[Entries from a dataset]
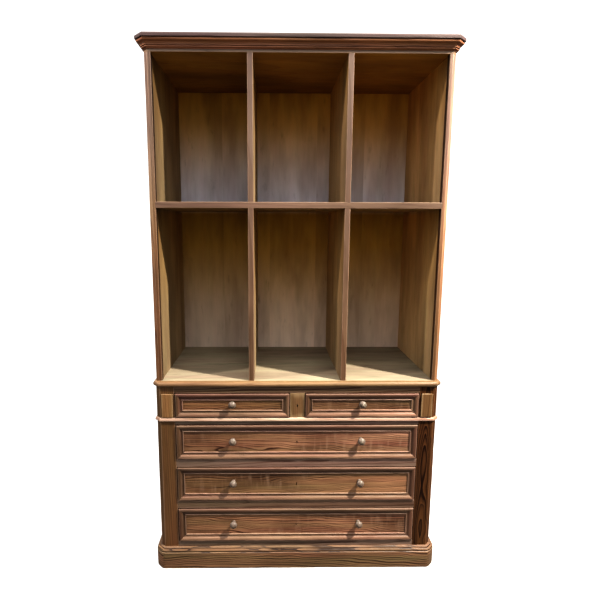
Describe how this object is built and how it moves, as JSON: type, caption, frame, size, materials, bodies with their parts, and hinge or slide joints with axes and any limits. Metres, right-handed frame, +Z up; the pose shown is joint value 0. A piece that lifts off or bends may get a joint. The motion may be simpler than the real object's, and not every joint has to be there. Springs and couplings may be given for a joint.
{
  "type": "apothecary cabinet",
  "caption": "Tall pine cabinet: open shelving case with uprights on a chest of moulded drawers, with canted corners, moulded cornice and plinth, turned knobs.",
  "frame": {"origin": "on the floor, under the middle of the whole object's box", "axes": "+X to the cabinet's right as seen from the front, +Y to its back, +Z up; the drawers open towards -Y"},
  "size_m": [1.21, 0.567, 2.126],
  "materials": {
    "patinated_pine": "waxed, darkened pitch pine",
    "drawer_pine": "waxed red-brown pitch pine with bold grain",
    "honey_pine": "worn, lighter waxed pine",
    "cornice_pine": "dark waxed pine, dusty on top",
    "raw_pine": "bare pale pine, darker waxed front edges",
    "back_pine": "bare grey-beige boards",
    "inner_pine": "bare sawn pine",
    "turned_knob": "turned pale hardwood, handled",
    "lock_iron": "old forged iron"
  },
  "bodies": {
    "carcass": {"case_side_left": "raw_pine", "case_side_right": "raw_pine", "case_post_left": "patinated_pine", "case_post_right": "patinated_pine", "case_top": "raw_pine", "crown_board": "cornice_pine", "cornice_front": "cornice_pine", "cornice_returns": "cornice_pine", "crown_bearers": "inner_pine", "middle_shelf": "raw_pine", "lower_divider_left": "raw_pine", "lower_divider_right": "raw_pine", "upper_divider_left": "raw_pine", "upper_divider_right": "raw_pine", "case_back_boards": "back_pine", "chest_side_left": "raw_pine", "chest_side_right": "raw_pine", "chest_post_left": "patinated_pine", "chest_post_right": "patinated_pine", "pilaster_block_left": "honey_pine", "pilaster_block_right": "honey_pine", "chest_top": "honey_pine", "chest_back_boards": "back_pine", "chest_floor": "inner_pine", "frieze_rail": "patinated_pine", "centre_stile": "honey_pine", "centre_partition": "inner_pine", "belt_rail": "patinated_pine", "belt_front": "honey_pine", "belt_returns": "honey_pine", "drawer_rails": "patinated_pine", "bottom_rail": "patinated_pine", "plinth_front": "patinated_pine", "plinth_returns": "patinated_pine", "drawer_runners": "inner_pine", "drawer_stops": "inner_pine", "centre_stile_lock": "lock_iron"},
    "small_left": {"small_left_front": "drawer_pine", "small_left_moulding": "drawer_pine", "small_left_box": "inner_pine", "small_left_knobs": "turned_knob"},
    "small_right": {"small_right_front": "drawer_pine", "small_right_moulding": "drawer_pine", "small_right_box": "inner_pine", "small_right_knobs": "turned_knob"},
    "wide_top": {"wide_top_front": "drawer_pine", "wide_top_moulding": "drawer_pine", "wide_top_box": "inner_pine", "wide_top_knobs": "turned_knob", "wide_top_lock": "lock_iron"},
    "wide_middle": {"wide_middle_front": "drawer_pine", "wide_middle_moulding": "drawer_pine", "wide_middle_box": "inner_pine", "wide_middle_knobs": "turned_knob", "wide_middle_lock": "lock_iron"},
    "wide_bottom": {"wide_bottom_front": "drawer_pine", "wide_bottom_moulding": "drawer_pine", "wide_bottom_box": "inner_pine", "wide_bottom_knobs": "turned_knob", "wide_bottom_lock": "lock_iron"}
  },
  "joints": [
    {"name": "small_left_slide", "type": "slide", "parent": "carcass", "child": "small_left", "axis": [0, -1, 0], "range_m": [0, 0.34]},
    {"name": "small_right_slide", "type": "slide", "parent": "carcass", "child": "small_right", "axis": [0, -1, 0], "range_m": [0, 0.34]},
    {"name": "wide_top_slide", "type": "slide", "parent": "carcass", "child": "wide_top", "axis": [0, -1, 0], "range_m": [0, 0.34]},
    {"name": "wide_middle_slide", "type": "slide", "parent": "carcass", "child": "wide_middle", "axis": [0, -1, 0], "range_m": [0, 0.34]},
    {"name": "wide_bottom_slide", "type": "slide", "parent": "carcass", "child": "wide_bottom", "axis": [0, -1, 0], "range_m": [0, 0.34]}
  ]
}
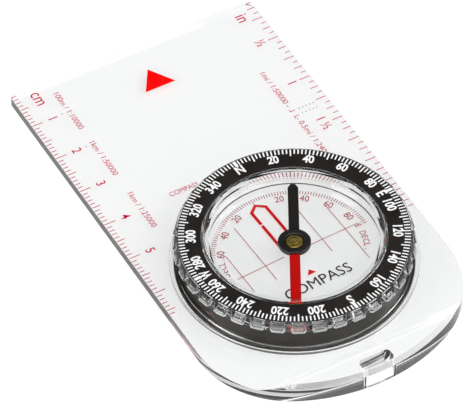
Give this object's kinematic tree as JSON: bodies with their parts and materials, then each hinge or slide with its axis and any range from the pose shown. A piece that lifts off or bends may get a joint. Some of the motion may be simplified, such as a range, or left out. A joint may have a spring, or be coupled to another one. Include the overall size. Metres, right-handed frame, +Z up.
{
  "type": "baseplate compass",
  "caption": "Clear rectangular plate with a rounded, thickened rear end, carrying a turning degree dial with a liquid capsule and a pivoted needle.",
  "frame": {"origin": "middle of the plate's bounding box, on its underside", "axes": "+Y along the direction of travel, +Z up out of the dial, +X towards the inch scale"},
  "size_m": [0.054, 0.0982, 0.0103],
  "materials": {
    "clear_acrylic": "polished clear plastic",
    "black_moulding": "satin black",
    "black_scale": "printed black with white figures",
    "painted_steel": "smooth enamel",
    "brass": "turned brass",
    "hard_steel": "ground steel",
    "jewel": "polished"
  },
  "bodies": {
    "plate": {"base_plate": "clear_acrylic", "retaining_ring": "clear_acrylic"},
    "dial": {"dial_carrier": "black_moulding", "grip_ring": "clear_acrylic", "numeral_ring": "black_scale", "capsule_cup": "clear_acrylic", "capsule_lid": "clear_acrylic", "filler_plug": "clear_acrylic", "pivot_pin": "hard_steel"},
    "needle": {"needle_blade": "painted_steel", "hub_base": "black_moulding", "hub_collar": "black_moulding", "bearing_cap": "brass", "jewel_bearing": "jewel"}
  },
  "joints": [
    {"name": "dial_turn", "type": "hinge", "parent": "plate", "child": "dial", "pos_m": [0, -0.0164, 0.002], "axis": [0, 0, 1], "continuous": true},
    {"name": "needle_swing", "type": "hinge", "parent": "dial", "child": "needle", "pos_m": [0, -0.0164, 0.005], "axis": [0, 0, 1], "continuous": true}
  ]
}
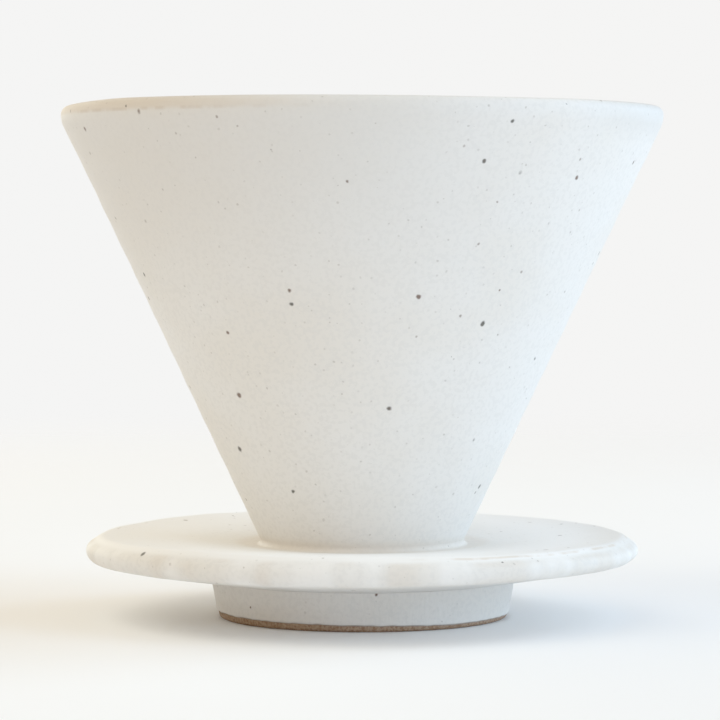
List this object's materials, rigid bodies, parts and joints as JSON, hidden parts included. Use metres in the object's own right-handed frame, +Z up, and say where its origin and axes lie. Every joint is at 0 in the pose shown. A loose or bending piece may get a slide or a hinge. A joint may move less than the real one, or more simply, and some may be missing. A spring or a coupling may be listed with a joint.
{
  "type": "pour over dripper",
  "caption": "Speckled white stoneware coffee dripper: a plain ribbed cone with drain holes, on a round saucer with a foot ring that seats on a mug.",
  "frame": {"origin": "centre of the foot ring's resting face", "axes": "+Z up along the throwing axis, from the foot to the lip; -Y towards the front"},
  "size_m": [0.121, 0.121, 0.1031],
  "materials": {
    "white_glaze": "satin matte white glaze with fine brown specks",
    "bare_stoneware": "unglazed fired stoneware, tan and slightly rough"
  },
  "bodies": {
    "root": {"cone_body": "white_glaze", "saucer": "white_glaze", "foot_ring": "white_glaze", "upper_luting_coil": "white_glaze", "foot_luting_coil": "bare_stoneware", "rib_01": "white_glaze", "rib_02": "white_glaze", "rib_03": "white_glaze", "rib_04": "white_glaze", "rib_05": "white_glaze", "rib_06": "white_glaze", "rib_07": "white_glaze", "rib_08": "white_glaze", "rib_09": "white_glaze", "rib_10": "white_glaze", "rib_11": "white_glaze", "rib_12": "white_glaze"}
  },
  "joints": []
}
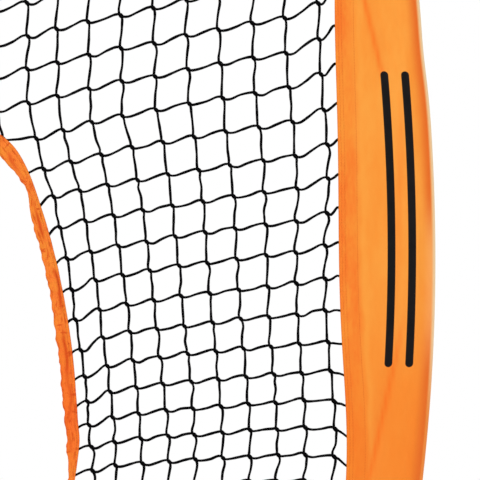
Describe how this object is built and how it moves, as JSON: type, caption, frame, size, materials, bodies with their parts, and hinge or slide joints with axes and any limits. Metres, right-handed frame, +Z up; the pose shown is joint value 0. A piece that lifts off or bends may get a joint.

__Exercise__: Each line of the material must be restated exactly.

__Response to the exercise__:
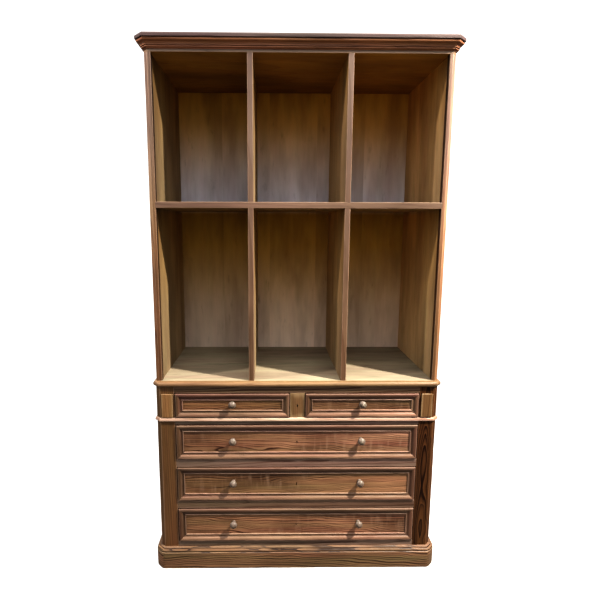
Describe how this object is built and how it moves, as JSON: type, caption, frame, size, materials, bodies with their parts, and hinge or slide joints with axes and any limits. Metres, right-handed frame, +Z up; the pose shown is joint value 0. A piece that lifts off or bends may get a joint. The motion may be simpler than the real object's, and not every joint has to be there. Springs and couplings may be given for a joint.
{
  "type": "apothecary cabinet",
  "caption": "Tall pine cabinet: open shelving case with uprights on a chest of moulded drawers, with canted corners, moulded cornice and plinth, turned knobs.",
  "frame": {"origin": "on the floor, under the middle of the whole object's box", "axes": "+X to the cabinet's right as seen from the front, +Y to its back, +Z up; the drawers open towards -Y"},
  "size_m": [1.21, 0.567, 2.126],
  "materials": {
    "patinated_pine": "waxed, darkened pitch pine",
    "drawer_pine": "waxed red-brown pitch pine with bold grain",
    "honey_pine": "worn, lighter waxed pine",
    "cornice_pine": "dark waxed pine, dusty on top",
    "raw_pine": "bare pale pine, darker waxed front edges",
    "back_pine": "bare grey-beige boards",
    "inner_pine": "bare sawn pine",
    "turned_knob": "turned pale hardwood, handled",
    "lock_iron": "old forged iron"
  },
  "bodies": {
    "carcass": {"case_side_left": "raw_pine", "case_side_right": "raw_pine", "case_post_left": "patinated_pine", "case_post_right": "patinated_pine", "case_top": "raw_pine", "crown_board": "cornice_pine", "cornice_front": "cornice_pine", "cornice_returns": "cornice_pine", "crown_bearers": "inner_pine", "middle_shelf": "raw_pine", "lower_divider_left": "raw_pine", "lower_divider_right": "raw_pine", "upper_divider_left": "raw_pine", "upper_divider_right": "raw_pine", "case_back_boards": "back_pine", "chest_side_left": "raw_pine", "chest_side_right": "raw_pine", "chest_post_left": "patinated_pine", "chest_post_right": "patinated_pine", "pilaster_block_left": "honey_pine", "pilaster_block_right": "honey_pine", "chest_top": "honey_pine", "chest_back_boards": "back_pine", "chest_floor": "inner_pine", "frieze_rail": "patinated_pine", "centre_stile": "honey_pine", "centre_partition": "inner_pine", "belt_rail": "patinated_pine", "belt_front": "honey_pine", "belt_returns": "honey_pine", "drawer_rails": "patinated_pine", "bottom_rail": "patinated_pine", "plinth_front": "patinated_pine", "plinth_returns": "patinated_pine", "drawer_runners": "inner_pine", "drawer_stops": "inner_pine", "centre_stile_lock": "lock_iron"},
    "small_left": {"small_left_front": "drawer_pine", "small_left_moulding": "drawer_pine", "small_left_box": "inner_pine", "small_left_knobs": "turned_knob"},
    "small_right": {"small_right_front": "drawer_pine", "small_right_moulding": "drawer_pine", "small_right_box": "inner_pine", "small_right_knobs": "turned_knob"},
    "wide_top": {"wide_top_front": "drawer_pine", "wide_top_moulding": "drawer_pine", "wide_top_box": "inner_pine", "wide_top_knobs": "turned_knob", "wide_top_lock": "lock_iron"},
    "wide_middle": {"wide_middle_front": "drawer_pine", "wide_middle_moulding": "drawer_pine", "wide_middle_box": "inner_pine", "wide_middle_knobs": "turned_knob", "wide_middle_lock": "lock_iron"},
    "wide_bottom": {"wide_bottom_front": "drawer_pine", "wide_bottom_moulding": "drawer_pine", "wide_bottom_box": "inner_pine", "wide_bottom_knobs": "turned_knob", "wide_bottom_lock": "lock_iron"}
  },
  "joints": [
    {"name": "small_left_slide", "type": "slide", "parent": "carcass", "child": "small_left", "axis": [0, -1, 0], "range_m": [0, 0.34]},
    {"name": "small_right_slide", "type": "slide", "parent": "carcass", "child": "small_right", "axis": [0, -1, 0], "range_m": [0, 0.34]},
    {"name": "wide_top_slide", "type": "slide", "parent": "carcass", "child": "wide_top", "axis": [0, -1, 0], "range_m": [0, 0.34]},
    {"name": "wide_middle_slide", "type": "slide", "parent": "carcass", "child": "wide_middle", "axis": [0, -1, 0], "range_m": [0, 0.34]},
    {"name": "wide_bottom_slide", "type": "slide", "parent": "carcass", "child": "wide_bottom", "axis": [0, -1, 0], "range_m": [0, 0.34]}
  ]
}
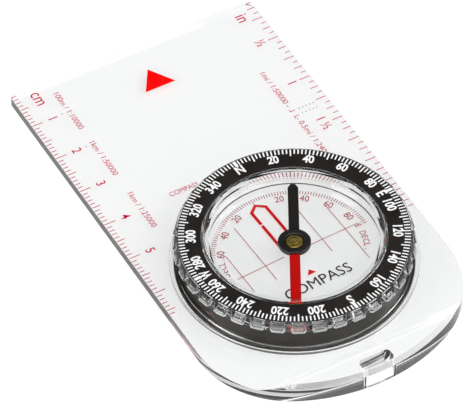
Give this object's kinematic tree as JSON: bodies with their parts and materials, then each hinge or slide with its axis and any range from the pose shown. A piece that lifts off or bends may get a joint. Some of the motion may be simplified, such as a range, or left out. A joint may have a spring, or be coupled to another one. Include the overall size. Metres, right-handed frame, +Z up.
{
  "type": "baseplate compass",
  "caption": "Clear rectangular plate with a rounded, thickened rear end, carrying a turning degree dial with a liquid capsule and a pivoted needle.",
  "frame": {"origin": "middle of the plate's bounding box, on its underside", "axes": "+Y along the direction of travel, +Z up out of the dial, +X towards the inch scale"},
  "size_m": [0.054, 0.0982, 0.0103],
  "materials": {
    "clear_acrylic": "polished clear plastic",
    "black_moulding": "satin black",
    "black_scale": "printed black with white figures",
    "painted_steel": "smooth enamel",
    "brass": "turned brass",
    "hard_steel": "ground steel",
    "jewel": "polished"
  },
  "bodies": {
    "plate": {"base_plate": "clear_acrylic", "retaining_ring": "clear_acrylic"},
    "dial": {"dial_carrier": "black_moulding", "grip_ring": "clear_acrylic", "numeral_ring": "black_scale", "capsule_cup": "clear_acrylic", "capsule_lid": "clear_acrylic", "filler_plug": "clear_acrylic", "pivot_pin": "hard_steel"},
    "needle": {"needle_blade": "painted_steel", "hub_base": "black_moulding", "hub_collar": "black_moulding", "bearing_cap": "brass", "jewel_bearing": "jewel"}
  },
  "joints": [
    {"name": "dial_turn", "type": "hinge", "parent": "plate", "child": "dial", "pos_m": [0, -0.0164, 0.002], "axis": [0, 0, 1], "continuous": true},
    {"name": "needle_swing", "type": "hinge", "parent": "dial", "child": "needle", "pos_m": [0, -0.0164, 0.005], "axis": [0, 0, 1], "continuous": true}
  ]
}
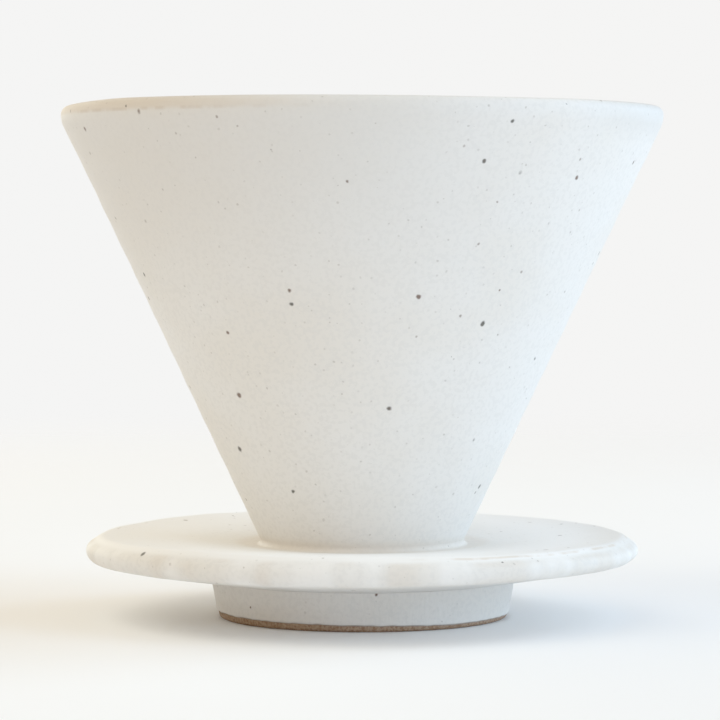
List this object's materials, rigid bodies, parts and joints as JSON, hidden parts included. Use metres in the object's own right-handed frame, +Z up, and say where its origin and axes lie. Every joint is at 0 in the pose shown. A loose or bending piece may get a slide or a hinge. A joint may move less than the real one, or more simply, and some may be missing. A spring or a coupling may be listed with a joint.
{
  "type": "pour over dripper",
  "caption": "Speckled white stoneware coffee dripper: a plain ribbed cone with drain holes, on a round saucer with a foot ring that seats on a mug.",
  "frame": {"origin": "centre of the foot ring's resting face", "axes": "+Z up along the throwing axis, from the foot to the lip; -Y towards the front"},
  "size_m": [0.121, 0.121, 0.1031],
  "materials": {
    "white_glaze": "satin matte white glaze with fine brown specks",
    "bare_stoneware": "unglazed fired stoneware, tan and slightly rough"
  },
  "bodies": {
    "root": {"cone_body": "white_glaze", "saucer": "white_glaze", "foot_ring": "white_glaze", "upper_luting_coil": "white_glaze", "foot_luting_coil": "bare_stoneware", "rib_01": "white_glaze", "rib_02": "white_glaze", "rib_03": "white_glaze", "rib_04": "white_glaze", "rib_05": "white_glaze", "rib_06": "white_glaze", "rib_07": "white_glaze", "rib_08": "white_glaze", "rib_09": "white_glaze", "rib_10": "white_glaze", "rib_11": "white_glaze", "rib_12": "white_glaze"}
  },
  "joints": []
}
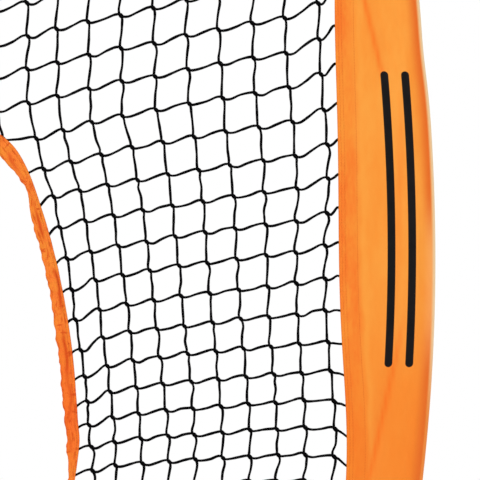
Describe how this object is built and how it moves, as JSON: type, caption, frame, size, materials, bodies with their parts, and hinge or slide joints with axes and any limits. Metres, right-handed frame, +Z up; the pose shown is joint value 0. A piece that lifts off or bends may get a joint.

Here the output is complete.